How does the PRP paradigm explain the fact that we appear to be doing everything in parallel?

A

Some things can be done in parallel, such as producing a response. But central processes take less time as we become more skilled at tasks, and when task becomes less about algorithmic calculation and more about direct retrieval of memory/solutions. So we can really string central processes together at great speed.

33
Q

How does the PRP paradigm match data from empirical studies?

A

The theory concurs with the data The increased RT for multiple processes flattens out with practice but doesn’t disappear.

34
Q

How does the PRP paradigm contradict Wickens’ idea of multiple resources?

A

A multiple resource model suggests there would be no cost to doing activities in parallel drawing on different resources.

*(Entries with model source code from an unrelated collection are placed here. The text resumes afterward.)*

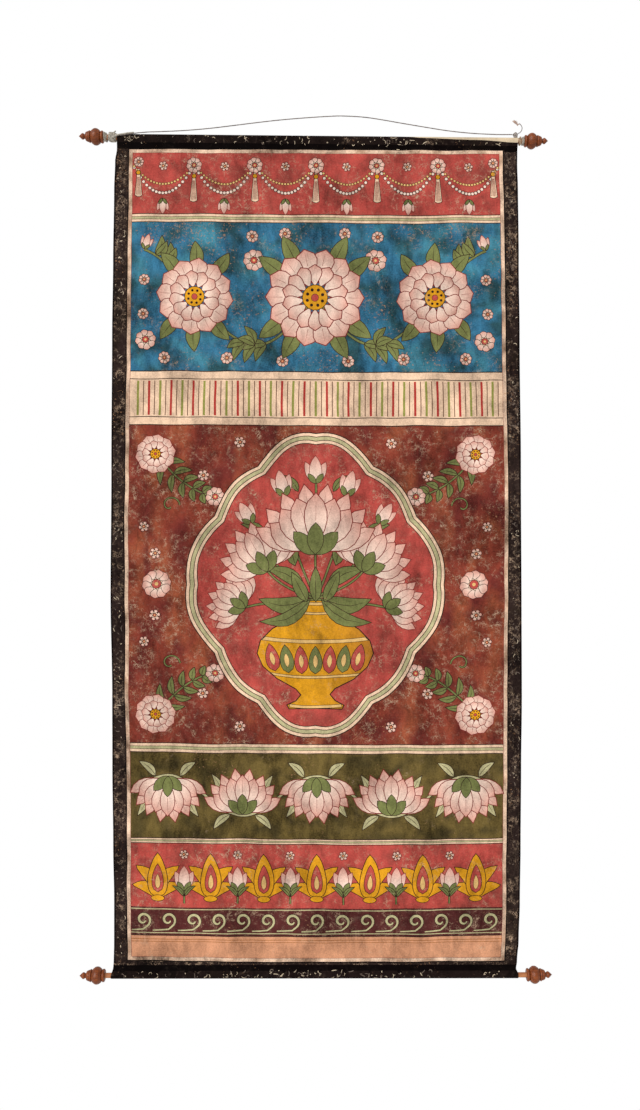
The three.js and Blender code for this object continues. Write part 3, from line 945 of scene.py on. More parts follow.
def stroke(points, wide, paint_used, ends=(1.0, 1.0)):
    """A brush line, with its width at its two ends as shares of its full width."""
    taper = 0.35
    last = len(points) - 1
    sides = []
    for i, here in enumerate(points):
        ahead = points[min(i + 1, last)] - points[max(i - 1, 0)]
        full = 1
        for end, share in zip(ends, (i / last, 1 - i / last)):
            full = min(full, end + (1 - end) * share / taper)
        half = left_of(ahead) * wide / 2 * full
        sides.append((here - half, here + half))
    for (a, b), (c, d) in zip(sides, sides[1:]):
        spot([a, c, d, b], paint_used)


def fade(first, second, start, end, late=1.0):
    """A paint that passes into another between two points, the later the more."""
    start, end = on_cloth(start), on_cloth(end)
    run = end - start

    def at(p):
        share = ((p - start) * run.conjugate()).real / abs(run) ** 2
        share = min(max(share, 0), 1) ** late
        return first * (1 - share) + second * share
    return at


def heading(degrees):
    return complex(math.cos(math.radians(degrees)), math.sin(math.radians(degrees)))


def disc(centre, radius, count=14):
    return [centre + radius * heading(360 * i / count) for i in range(count)]


def midrib(base, tip, bend, share):
    """A point along the middle of a petal or leaf, bent to its left."""
    ahead = tip - base
    return base + share * ahead + left_of(ahead) * bend * abs(ahead) * math.sin(math.pi * share)


def petal(base, tip, wide, peak=0.5, blunt=0.75, steps=8, bend=0.0):
    """Outline of a petal or leaf, widest at peak along it."""
    power = math.log(0.5) / math.log(peak)
    side = left_of(tip - base)
    right, left = [], []
    for i in range(1, steps):
        share = i / steps
        half = wide / 2 * math.sin(math.pi * share ** power) ** blunt
        middle = midrib(base, tip, bend, share)
        right.append(middle - side * half)
        left.append(middle + side * half)
    return [base, *right, tip, *reversed(left)]


def between(points, share):
    """The point at a share of the way through a row of points."""
    place = share * (len(points) - 1)
    i = min(int(place), len(points) - 2)
    return points[i] + (place - i) * (points[i + 1] - points[i])


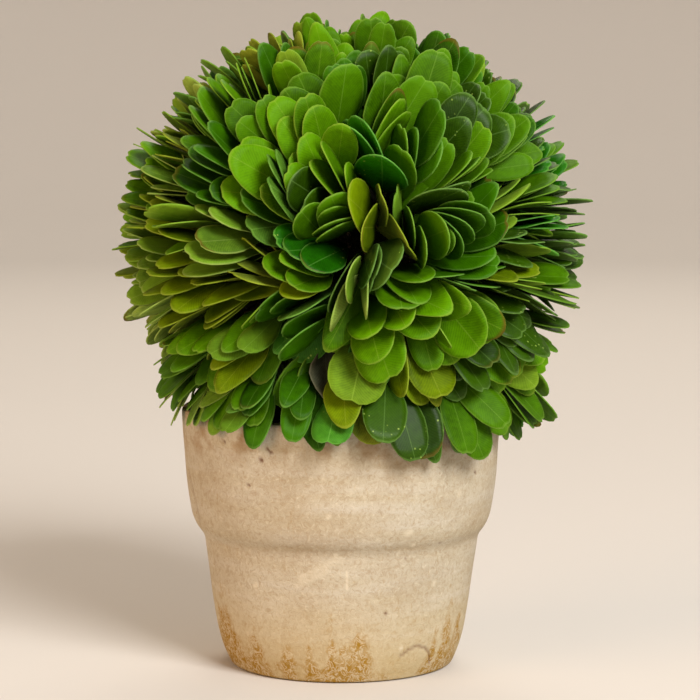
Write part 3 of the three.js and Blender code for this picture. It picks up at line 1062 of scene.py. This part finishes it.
@dataclass
class Clipping:
    """The ball's sizes in millimetres, the spread of its sprigs, and the leaves along each."""

    centre: Vector = field(default_factory=lambda: Vector((2.8, 0.0, 133.5)) * MM)
    core_radius: float = 41.0
    reach: float = 72.6
    top_draw: float = 6.0
    # Down towards the skirt it reaches further on the right than on the left.
    skirt_drop: float = 5.5
    skirt_drop_aside: float = 7.0
    reach_spread: float = 4.8
    longest: float = 28.0
    longest_spread: float = 2.0
    ball_sprigs: int = 196
    heart_sprigs: int = 32
    # The innermost stands this far from the whorl's middle, in radians, and the others round it.
    heart_first: float = 0.03
    heart_lean: float = 56.0
    heart_least_lean: float = 0.55
    heart_lean_spread: float = 0.45
    heart_turn_spread: float = 88.0
    heart_pull_spread: float = 60.0
    heart_width: float = 0.46
    skirt_sprigs: int = 56
    sprig_sway: float = 12.0
    skirt_sway: float = 24.0
    lowest_sine: float = -0.56
    sine_spread: float = 0.03
    azimuth_spread: float = 0.14
    skirt_azimuth_spread: float = 0.05
    # The leaves lean away from the middles of two whorls, one that faces the show side and one behind it.
    whorl: Vector = field(default_factory=lambda: Vector((0.17, -0.985, -0.01)).normalized())
    # Between these angles from the whorl's middle, in radians, a sprig comes to stand beside it.
    beside_from: float = 0.45
    beside_full: float = 1.45
    whorl_lean: float = 46.0
    side_lean: float = 9.0
    full_lean_at: float = 0.14
    turn_spread: float = 26.0
    side_turn_spread: float = 32.0
    top_turn_spread: float = 62.0
    lean_spread: float = 7.0
    least_up_turn: float = 0.84
    # How far each leaf leans, sways and rolls by itself, and how much more freely on each new try.
    leaf_lean_spread: float = 3.5
    leaf_sway_spread: float = 8.0
    leaf_roll_spread: float = 9.0
    wilder_by: float = 0.5
    overturned: float = 0.05
    skirt_sine: float = -0.655
    skirt_longer: float = 10.5
    skirt_longer_aside: float = -2.0
    skirt_droop: float = 24.0
    skirt_droop_aside: float = 11.0
    skirt_turn_spread: float = 20.0
    skirt_arch: float = -0.3
    skirt_leaf: float = 25.0
    skirt_leaf_aside: float = 7.0
    skirt_leaf_spread: float = 2.5
    leaf_places: tuple[LeafPlace, ...] = (
        LeafPlace(48.5, 0.0, 6.0),
        LeafPlace(47.0, -8.0, -11.0),
        LeafPlace(46.0, 9.0, -10.0),
        LeafPlace(44.5, -17.0, 11.0),
        LeafPlace(43.5, 19.0, 10.0),
        LeafPlace(43.0, -27.0, -4.0),
        LeafPlace(42.5, 29.0, 3.0),
    )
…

But you can still find PRP when you’re responding to things in different modalities. Task 1 might be looking at something and responding with hand. Task 2 might be listening to something and responding with foot. With practice it becomes fast and smooth. But data suggests there’s still a cost to task 2.

35
Q

In what way does the PRP paradigm tie in with with Logan’s inner/outer loop idea?

A

In both theories, some processes require central processing, others don’t.

36
Q

How does the PRP paradigm explain the data from resource theory (capacity sharing) that people can divide attention 50/50 between two tasks?

A

It’s possible to switch rapidly and equally between tasks. We can share resources quite neatly by switching.

37
Q

In what way is Pashler’s PRP Paradigm like the computer game Tiny Tower?

A

In Tiny Tower you move between different floors of a building setting things in motion. Each floor looks after itself in general, but needs attention occasionally. Seems as though you are managing each floor in parallel, but you are not –the operations on each floor are happening without your attention. Control is needed – these process are not fully automatic, yet they overlap because processing before and afterwards CAN overlap.